We do follow and tip the following Dutch (-related) future stars – emerging, mid career and senior: Esther Tielemans, Juliaan Andeweg, Thomas van Linge, Johan Tahon, Sarah van Sonsbeek, Sema Bekirovic, Berend Strik, Mike Pratt, Nicolas Riis, Nick van Woert, Tom Volkaert, Nathan Azhderian, Brendan Anton Jaks, Mirthe Klück, Sarah Pichlkostner, David Jablonowski, Peggy Franck, Magali Reus, Dave McDermott a.o.
In early February, Art Rotterdam will take place in Rotterdam. Will you visit the fair? What distinguishes the fair from other fairs?

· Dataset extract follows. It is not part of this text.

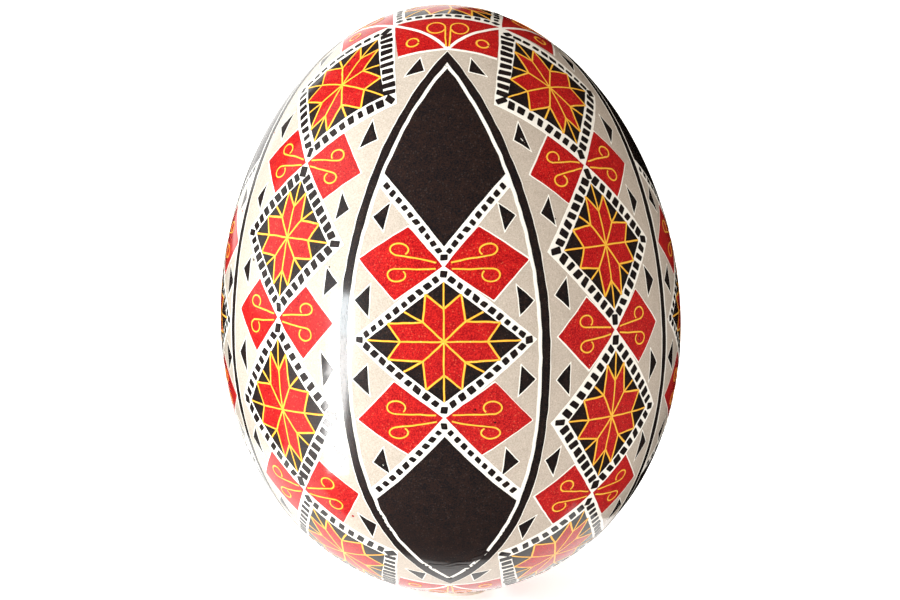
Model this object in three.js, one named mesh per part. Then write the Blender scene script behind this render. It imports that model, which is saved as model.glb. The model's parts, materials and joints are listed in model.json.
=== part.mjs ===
// Decorated hen's egg, blown empty, dyed and varnished.
// Four thin nested shells and the wax plug that stops the blow hole.
// Millimetres, +Z up, blunt end down. The origin is the middle of the plug's flat face.

import * as THREE from 'three';

// --- Driving dimensions -------------------------------------------------------------------

// The finished egg, measured over its varnish.
const eggLength = 57.5;
const eggBreadth = 44.8;
const widestRingDrop = 2.12; // how far the widest ring lies below the middle of the length

// The layers, from outside to inside.
const varnishThickness = 0.08;
const shellThickness = 0.36;
const outerMembraneThickness = 0.05;
const innerMembraneThickness = 0.05;
const layerGap = 0.02; // clearance between one layer and the next

// The pocket of air at the blunt end, which the inner membrane spans.
const airCellDepth = 4.2;

// The hole through which the egg was blown, and the wax that stops it.
const blowHoleDiameter = 2.0;
const plugHeadDiameter = 5.2;
const plugProud = 0.35; // how far the pressed wax stands below the blunt pole
const plugClearance = 0.04;
const plugTipLength = 0.5; // how far the shank reaches past the inside of the shell wall

// How finely the round shapes are cut.
const turnSteps = 32;
const ringSteps = 16;
const seatSteps = 4;

// --- The egg's curve ----------------------------------------------------------------------

const blunting = widestRingDrop / eggLength;

// Radius and height of the varnished surface at an angle from the blunt pole (0) to the tip (PI).
function surfacePoint(angle) {
  const narrowing = Math.sqrt(1 - 4 * blunting * Math.cos(angle) + 4 * blunting * blunting);
  const radius = (eggBreadth / 2) * Math.sin(angle) / narrowing;
  const height = plugProud + (eggLength / 2) * (1 - Math.cos(angle));
  return new THREE.Vector2(radius, height);
}

// The curve's direction from the blunt pole towards the tip.
function surfaceTangent(angle) {
  const step = 1e-4;
  return surfacePoint(angle + step).sub(surfacePoint(angle - step)).normalize();
}

// A point at a depth under the varnished surface, measured square to it.
function pointAtDepth(angle, depth) {
  const tangent = surfaceTangent(angle);
  const inward = new THREE.Vector2(-tangent.y, tangent.x);
  return surfacePoint(angle).addScaledVector(inward, depth);
}

// The angle at which the surface has a given radius, near the blunt pole.
function angleAtRadius(radius) {
  let low = 0;
  let high = Math.PI / 3;
  for (let i = 0; i < 50; i += 1) {
    const middle = (low + high) / 2;
    if (surfacePoint(middle).x < radius) {
      low = middle;
    } else {
      high = middle;
    }
  }
  return (low + high) / 2;
}

const holeAngle = angleAtRadius(blowHoleDiameter / 2);

// Points along one layer's face, from the rim of the blow hole to the tip on the axis.
function faceProfile(depth) {
  const points = [];
  for (let i = 0; i <= ringSteps; i += 1) {
    const angle = THREE.MathUtils.lerp(holeAngle, Math.PI, i / ringSteps);
    points.push(pointAtDepth(angle, depth));
  }
  points[ringSteps].x = 0;
  return points;
}

// --- Depths of the layers -----------------------------------------------------------------

const shellOutside = varnishThickness + layerGap;
const shellInside = shellOutside + shellThickness;
const outerMembraneOutside = shellInside + layerGap;
const outerMembraneInside = outerMembraneOutside + outerMembraneThickness;
const innerMembraneOutside = outerMembraneInside + layerGap;
const innerMembraneInside = innerMembraneOutside + innerMembraneThickness;

// --- Pieces -------------------------------------------------------------------------------

// A solid of revolution about Z, from a profile that starts and ends on the axis.
function turned(profile) {
  const geometry = new THREE.LatheGeometry(profile, turnSteps);
  geometry.rotateX(Math.PI / 2);
  return geometry;
}

// A thin shell with the blow hole at its blunt end: down its inside from the tip, then back up outside.
function shellBetween(outside, inside) {
  return turned([...inside.toReversed(), ...outside]);
}

// The inner membrane lies against the outer one, but runs straight across the air cell.
function acrossAirCell(profile, floorHeight) {
  return profile.map((p) => new THREE.Vector2(p.x, Math.max(p.y, floorHeight)));
}

function innerMembraneGeometry() {
  const floorHeight = pointAtDepth(0, innerMembraneOutside).y + airCellDepth;
  const outside = acrossAirCell(faceProfile(innerMembraneOutside), floorHeight);
  const inside = acrossAirCell(faceProfile(innerMembraneInside), floorHeight + innerMembraneThickness);
  return shellBetween(outside, inside);
}

// The plug is a mushroom: a shank in the hole and a head pressed flat against the varnish.
function plugGeometry() {
  const holeWall = Math.min(pointAtDepth(holeAngle, outerMembraneInside).x, blowHoleDiameter / 2);
  const shankRadius = holeWall * Math.cos(Math.PI / turnSteps) - plugClearance;
  const shankTop = pointAtDepth(holeAngle, outerMembraneInside).y + plugTipLength;
  const rimAngle = angleAtRadius(plugHeadDiameter / 2);
  const shankAngle = angleAtRadius(shankRadius);
  const profile = [new THREE.Vector2(0, 0), new THREE.Vector2(plugHeadDiameter / 2, 0)];
  for (let i = 0; i <= seatSteps; i += 1) {
    const angle = THREE.MathUtils.lerp(rimAngle, shankAngle, i / seatSteps);
    profile.push(pointAtDepth(angle, -plugClearance));
  }
  profile[2].x = plugHeadDiameter / 2;
  profile[profile.length - 1].x = shankRadius;
  profile.push(new THREE.Vector2(shankRadius, shankTop));
  profile.push(new THREE.Vector2(0, shankTop));
  return turned(profile);
}

// --- Assembly -----------------------------------------------------------------------------

const varnish = new THREE.MeshStandardMaterial({ color: 0xd8c9b4, roughness: 0.12, metalness: 0 });
const dyedShell = new THREE.MeshStandardMaterial({ color: 0xc81818, roughness: 0.35, metalness: 0 });
const membrane = new THREE.MeshStandardMaterial({ color: 0xf2ece0, roughness: 0.7, metalness: 0 });
const beeswax = new THREE.MeshStandardMaterial({ color: 0xc9963c, roughness: 0.5, metalness: 0 });

const egg = new THREE.Group();

function addPiece(name, geometry, material) {
  const mesh = new THREE.Mesh(geometry, material);
  mesh.name = name;
  egg.add(mesh);
}

addPiece('varnish_coat', shellBetween(faceProfile(0), faceProfile(varnishThickness)), varnish);
addPiece('eggshell', shellBetween(faceProfile(shellOutside), faceProfile(shellInside)), dyedShell);
addPiece(
  'outer_membrane',
  shellBetween(faceProfile(outerMembraneOutside), faceProfile(outerMembraneInside)),
  membrane,
);
addPiece('inner_membrane', innerMembraneGeometry(), membrane);
addPiece('wax_plug', plugGeometry(), beeswax);

export default egg;
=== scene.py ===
"""Decorated hen's egg: its dyed figures and gloss varnish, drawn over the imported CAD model.

The egg's surface is a curve turned about Z. Figures are laid out in degrees round the egg and in
millimetres along it from the nearer pole, and drawn as thin films on the shell, one piece per dye.
"""

import json
import logging
import math
import random
from collections.abc import Sequence
from dataclasses import dataclass, field
from enum import Enum, IntEnum

import bpy
import numpy as np
from mathutils import Matrix, Vector, noise
from mathutils.geometry import delaunay_2d_cdt

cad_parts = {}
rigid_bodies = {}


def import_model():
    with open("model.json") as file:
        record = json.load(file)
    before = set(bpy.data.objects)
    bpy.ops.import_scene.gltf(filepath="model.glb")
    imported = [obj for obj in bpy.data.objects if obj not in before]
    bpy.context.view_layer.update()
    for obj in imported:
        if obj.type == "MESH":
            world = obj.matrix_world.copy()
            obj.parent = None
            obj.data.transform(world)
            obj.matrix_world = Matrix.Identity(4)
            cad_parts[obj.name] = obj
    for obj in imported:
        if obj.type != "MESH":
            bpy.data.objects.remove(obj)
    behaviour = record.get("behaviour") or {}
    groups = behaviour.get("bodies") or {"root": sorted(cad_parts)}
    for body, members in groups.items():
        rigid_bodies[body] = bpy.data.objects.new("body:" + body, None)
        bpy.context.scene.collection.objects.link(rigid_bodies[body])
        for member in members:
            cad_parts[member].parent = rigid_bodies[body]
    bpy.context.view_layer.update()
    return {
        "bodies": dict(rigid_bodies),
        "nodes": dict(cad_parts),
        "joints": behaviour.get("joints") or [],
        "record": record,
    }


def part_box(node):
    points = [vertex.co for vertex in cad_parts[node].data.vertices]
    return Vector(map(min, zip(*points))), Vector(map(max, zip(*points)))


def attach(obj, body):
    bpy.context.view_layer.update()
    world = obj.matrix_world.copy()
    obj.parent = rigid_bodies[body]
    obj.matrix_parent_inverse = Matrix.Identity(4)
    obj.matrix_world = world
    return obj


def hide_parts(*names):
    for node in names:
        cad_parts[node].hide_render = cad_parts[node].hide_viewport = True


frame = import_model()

LOG = logging.getLogger("decorated_egg")

MM = 0.001  # one millimetre in scene units
Value = "float | tuple | Wire"


# --- Shader maths ---------------------------------------------------------------------------


class Wire:
    """An output socket of a shader tree. Arithmetic on it adds Math nodes."""

    def __init__(self, tree: bpy.types.NodeTree, socket: bpy.types.NodeSocket) -> None:
        """Wraps a socket of a tree."""
        self.tree = tree
        self.socket = socket

    def _math(self, operation: str, first: Value, second: Value) -> "Wire":
        """Adds a Math node for an operation on two values and returns its output."""
        node = self.tree.nodes.new("ShaderNodeMath")
        node.operation = operation
        plug(self.tree, node.inputs[0], first)
        plug(self.tree, node.inputs[1], second)
        return Wire(self.tree, node.outputs[0])

    def __add__(self, other: Value) -> "Wire":
        """Sum."""
        return self._math("ADD", self, other)

    def __radd__(self, other: Value) -> "Wire":
        """Sum with the value first."""
        return self._math("ADD", other, self)

    def __sub__(self, other: Value) -> "Wire":
        """Difference."""
        return self._math("SUBTRACT", self, other)

    def __rsub__(self, other: Value) -> "Wire":
        """Difference with the value first."""
        return self._math("SUBTRACT", other, self)

    def __mul__(self, other: Value) -> "Wire":
        """Product."""
        return self._math("MULTIPLY", self, other)

    def __rmul__(self, other: Value) -> "Wire":
        """Product with the value first."""
        return self._math("MULTIPLY", other, self)

    def __lt__(self, other: Value) -> "Wire":
        """1 where the wire is less than the other value, else 0."""
        return self._math("LESS_THAN", self, other)

    def __gt__(self, other: Value) -> "Wire":
        """1 where the wire is more than the other value, else 0."""
        return self._math("GREATER_THAN", self, other)


def plug(tree: bpy.types.NodeTree, socket: bpy.types.NodeSocket, value: Value) -> None:
    """Links a wire to an input socket, or sets the socket's own value."""
    if isinstance(value, Wire):
        tree.links.new(value.socket, socket)
    else:
        socket.default_value = value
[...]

Art Rotterdam is the Dutch art fair, not to be missed by us and you. The fair mixes young and distinguished galleries with a strong focus on the Dutch art scene. Foreign galleries form the surprises because they’re strictly selected based on their innovative programs. More and more does Art Rotterdam become a social art event as well – the fair is growing with performances, a great video section, exclusive dining etc. The city is full of art initiatives. Rotterdam is a top destination, tipped by Lonely Planet.
Do you think that fairs such as Art Rotterdam could help to bring more international attention to Dutch contemporary art?
Sure. They do.
Which gallery booths at Art Rotterdam are must-go?
I think every visitor has to see the galleries they know because at Art Rotterdam they often show their best artists and works. But, like us, be curious and open-minded to see others too. Be surprised!